Status and Prospects
The New Year is always a time for reflection on the past and the future. And a new decade (if you count 2020 as the start of a decade) doubles the incentive to try to look at where things are headed for nuclear power.
As always the picture for nuclear power is very mixed, and depending on which report you read which day, you can conclude either that nuclear power is on its way out, or that nuclear power is poised for great things ahead. I try to stay away from making predictions--there always seem to be too many moving parts--but I thought it might be interesting to summarize a few facts--things that are happening now in the nuclear power industry around the world--and to try to put them in perspective.
For inspiration, I turned first to 2 recent articles on the World Nuclear Association (WNA) website, Plans for New Reactors Worldwide, and Reactor Shutdowns Outweigh Start-ups in 2019. Taken together, these might appear to be confusing--2019 saw a decrease in the number of reactors, but on the other hand, nuclear power capacity worldwide is anticipated to increase in the coming years.
When you peel back the layers, you begin to see that there are a number of elements involved in what is happening. While there were more shutdowns than startups in 2019, it is important to note that there were still a number of startups. Furthermore, most of the shutdowns had been planned for some time and were based on the ages of the plants, government subsidies for competing sources and wholesale market economics (at least in the U.S.), or on national plans to reduce the use of nuclear power in some countries. Most of the startups in the past year were not surprises either. They were largely in Russia and China, both of which have aggressive nuclear power programs.
Likewise, many of the plants listed as being under construction are in Russia and China, as well as elsewhere in Asia. The WNA article on future plans identifies about 50 reactors under construction. It also notes that, in the past, nuclear power plant shutdowns have roughly been balanced by new units starting operation: in the last 20 years, from 1998-2018, they indicate that 89 reactors were shut down and 98 new reactors started operation; and looking ahead, one prediction is that 154 existing reactors will close in the next 20 years (by 2040), while 289 may come online by 2040. The WNA article on plans for new reactors also cites the extensions of reactor operating lifetimes in the U.S. and other countries as a positive development in sustaining the nuclear contribution to electricity supply, and both articles mention power uprates in several countries. I would also particularly highlight the recent approval by the U.S. Nuclear Regulatory Commission (NRC) of the first applications for license extensions from 60 to 80 years.

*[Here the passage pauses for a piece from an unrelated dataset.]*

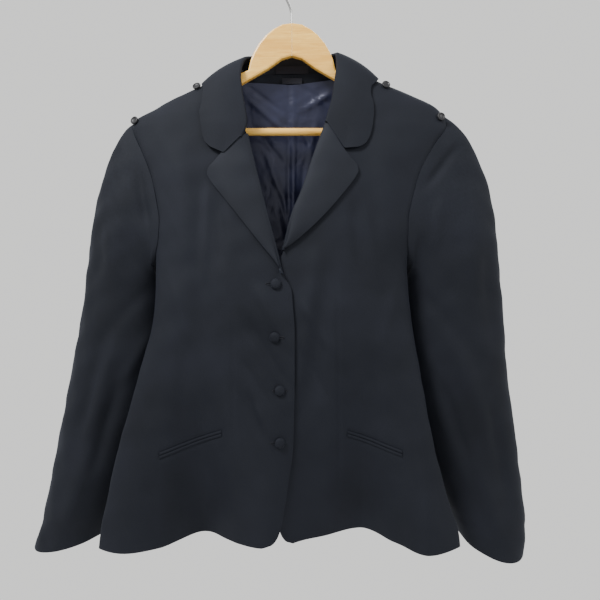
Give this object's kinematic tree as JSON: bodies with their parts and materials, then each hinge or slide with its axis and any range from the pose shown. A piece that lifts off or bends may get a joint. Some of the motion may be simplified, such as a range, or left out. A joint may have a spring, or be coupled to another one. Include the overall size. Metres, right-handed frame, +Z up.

Of course, predictions are always subject to a lot of change--changes in governments and national (and sometimes, local) policies, changes in public opinion, a major nuclear accident, shutdowns of fossil fuel plants, decreasing costs of renewable energy options, technological developments in nuclear technology, and much more, can all alter these projections. And the changes can be positive or negative. Recently, concerns about climate change are causing some countries to revisit past anti-nuclear policies. But historically, a number of active construction projects have failed to be completed, especially in the United States, but also elsewhere; and sometimes, plants have been shut down even after license renewals were granted. Therefore, it is too soon to tell whether the current trends will be sustained over a 20-year period.

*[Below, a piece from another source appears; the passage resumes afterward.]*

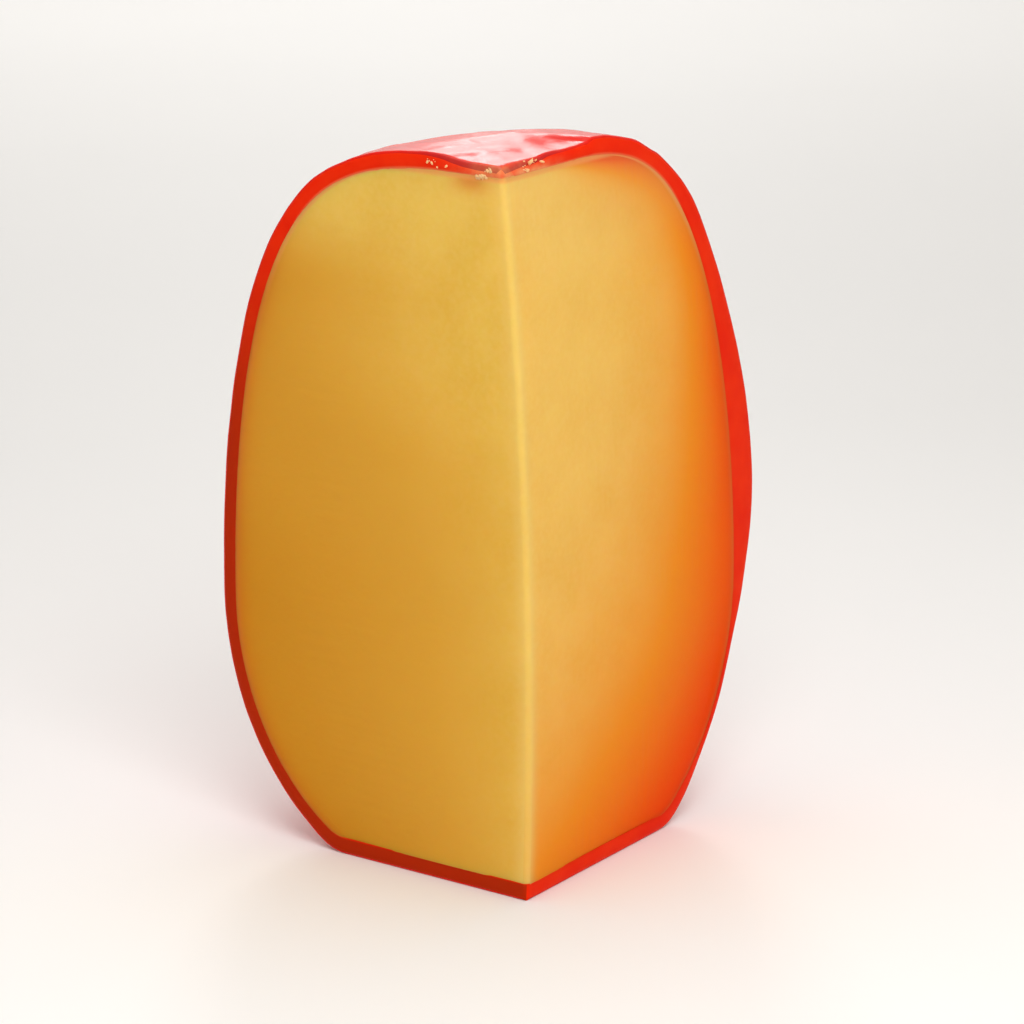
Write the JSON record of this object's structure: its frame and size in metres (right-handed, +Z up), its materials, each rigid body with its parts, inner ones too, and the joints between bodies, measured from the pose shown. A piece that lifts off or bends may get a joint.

Other factors that neither of these articles cite is the potential role of some of the advanced nuclear technology under development. Current R&D is focusing a lot on small modular reactors (SMRs) and even micro-reactors, and there are also a number of projects focused on alternatives to the current light water reactor technology. In the U.S., some specific causes for optimism include the recent Congressional budget appropriation for fiscal year 2020 that provides a 12.5% increase in funding for nuclear projects and an early site permit for SMRs at TVA's Clinch River site issued by the NRC.
This work is focused mostly on the longer term, and some of it, especially the micro-reactors, is focused on applications other than power to the electricity grid. Therefore, this work quite rightly has not been incorporated into the 20-year prediction offered by WNA. However, in the longer term, some of this work could result in a new generation of reactors that would be appropriate for providing power to the grid, and that might address some of the concerns, such as the high cost of constructing a large reactor, and the impact of an accident, that have hampered nuclear power deployment in recent years. In fact, SMRs might also be attractive for areas that are not suitable for large reactors, and thus, have the potential to lead to an expansion of the use of nuclear power.
To summarize, in recent years, nuclear power seems to have regained some of the momentum that was lost after the Fukushima accident in Japan. In fact, some countries, such as Poland, that had previously had an anti-nuclear stance, are now looking seriously at incorporating nuclear power in the future. Thus, there is some reason to believe that the WNA projections are realistic. Nevertheless, experience has shown that unanticipated developments have sometimes drastically altered the short-term trends. Looking further ahead, there is considerable potential for the new technologies under development to have a significant impact in the longer term, but further effort is needed to confirm that these newer designs meet expectations about cost and safety.
I know that some will be disappointed that my projections are not more definitive. Alas, I lack a crystal ball! But I remain cautiously optimistic that the WNA projections will be realized, and that current R&D will pave the way for a new generation of nuclear power in the future.